Brother Matías, a young monk, delivers lettuce and water to Simón, interrupting his prayers. Simón becomes frustrated after Matías leaves, as he had managed to forget his body, but now he is hungry and thirsty and yearns to feel the earth and embrace his mother. Satan, who had also been the woman with the jug, appears to Simón dressed like a young girl from a future time. She tries to tempt him with her body and jabs him in the back, but he banishes her by appealing to Christ.

One day, while Simón is leading the gathered monks in a prayer about asceticism, Brother Trifón interrupts to say he has found cheese, bread, and wine in Simón's food sack. Simón refuses to defend himself, and Trifón swears he did not place the food in the bag, so the monks pray to the Holy Ghost to show them who is guilty. Trifón has a fit, during which he admits to planting the food and rants against Simón and the teachings of the Church, and Simón exorcises Satan from him. As the other monks carry Trifón back to the monastery, Simón tells them to send Matías away until he can grow a beard.

When he has been atop the column for eight years, eight months, and eight days, Satan comes to Simón dressed as God. She flatters him, and he is initially fooled, but he sees through the ruse when she says she is saddened by his excessive sacrifices and tells him to come down and experience earthly pleasures if he wants to get close to God. He rejects her and she leaves, after which Simón decides that, as penance for mistaking the Devil for God, he will henceforth stand on one leg.

The monk who looked at the woman visits Simón for his forgiveness and blessing and to tell him that the Antichrist is approaching Rome with an army. He remarks that mankind will always be in conflict because of its ideas about ownership, and, when Simón cannot understand, says he fears Simón has become disconnected from and of little use to the outside world. Simón blesses the monk and he leaves.

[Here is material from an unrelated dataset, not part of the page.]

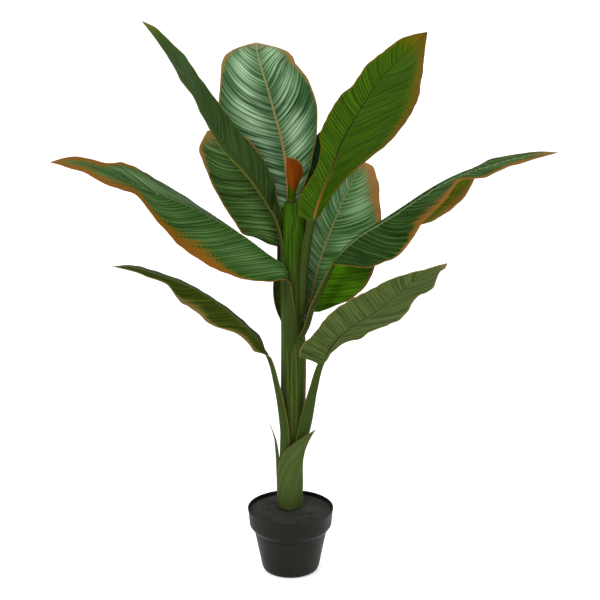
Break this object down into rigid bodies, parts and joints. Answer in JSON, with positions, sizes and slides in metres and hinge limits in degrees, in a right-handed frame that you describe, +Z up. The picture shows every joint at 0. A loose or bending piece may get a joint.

A coffin slides across the desert toward Simón's pillar. Satan gets out of the coffin and transports Simón to a crowded nightclub in 1960s New York City with a live rock band on stage. The pair are in modern dress and sitting at a table, and Simón, looking disinterested, asks Satan what dance the people are doing. She responds that they are dancing the "Radioactive Flesh". As a man asks Satan to dance with him, Simón gets up to return home, but she says he has to "stick it out till the end".

==Production==
===Development===
In 1960, after a long-term exile in Mexico, Buñuel returned to his home country of Spain to direct Viridiana. That film scandalized the Vatican and the Franco regime, leading Buñuel to resume his exile. Back in Mexico, he directed The Exterminating Angel in 1962 and Simon of the Desert in 1965. All three films starred Silvia Pinal, featured elements critical of religion, and recalled elements from Buñuel’s earlier surrealist period.

===Filming===
The film was shot primarily in the Samalayuca Dune Fields of Chihuahua, while the final scene was shot at Estudios Churubusco in Mexico City. Pinal's daughter Sylvia Pasquel was an uncredited extra in the nightclub sequence.

Buñuel later said that the film was supposed to be feature-length, but producer Gustavo Alatriste ran out of money. However, Pinal recalled:
It is not true that Simon of the Desert was a medium-length film because of Gustavo Alatriste's economic troubles. It was a production problem. There were supposed to be three stories with different directors. Buñuel's was just one of them. Alatriste and I went to Europe to seek Federico Fellini, who was delighted to film with Buñuel, but he suggested his wife Giulietta Masina as the star. We saw another director, Jules Dassin, who would also accept if he was able to work with Melina Mercouri, his wife. We said no to them, because the idea was that the three stories would be starred by me. So, because everyone wanted to direct their own wives, Alatriste wanted to direct his own part with his wife, with me. I said no, and that was the beginning of our separation. Alatriste could not understand, or at least he was very hurt, when I explained to him that he could not direct beside Buñuel.

At one point, Pinal suggested that Vittorio de Sica and Orson Welles could direct the other segments of the proposed anthology film, but nothing came of this, although in some markets Simon of the Desert was distributed with Welles' The Immortal Story (1968).

==Release==
Simon of the Desert was screened at the 26th Venice International Film Festival on 27 August 1965, where it won both a FIPRESCI Prize and a Special Jury Prize. A Mexican release followed on December 1, 1965, and it was later shown in New York on 11 February 1969.

==Reception==
A contemporary review in the Monthly Film Bulletin said the short length of the film ensures "that Simon's isolation, shot by Figueora with marvellous ingenuity, never risks becoming tedious. On the other hand, Bunuel's creativity is in such fine form that one can't help regretting the loss of those unshot extra minutes" and concluded that the film "makes for a startling, charming and healthily wicked little anecdote, with easily more sense to its hard theology than one could find in a whole tribe of biblical epics".

Simon of the Desert has received much acclaim since its original release. On review aggregator website Rotten Tomatoes, it has a 100% approval rating based on reviews from 17 critics, with an average score of 8.5/10.

==Legacy==
According to musician A.C. Newman, the music video for his song The Laws Have Changed by The New Pornographers was “lifted wholesale” from Simon of the Desert.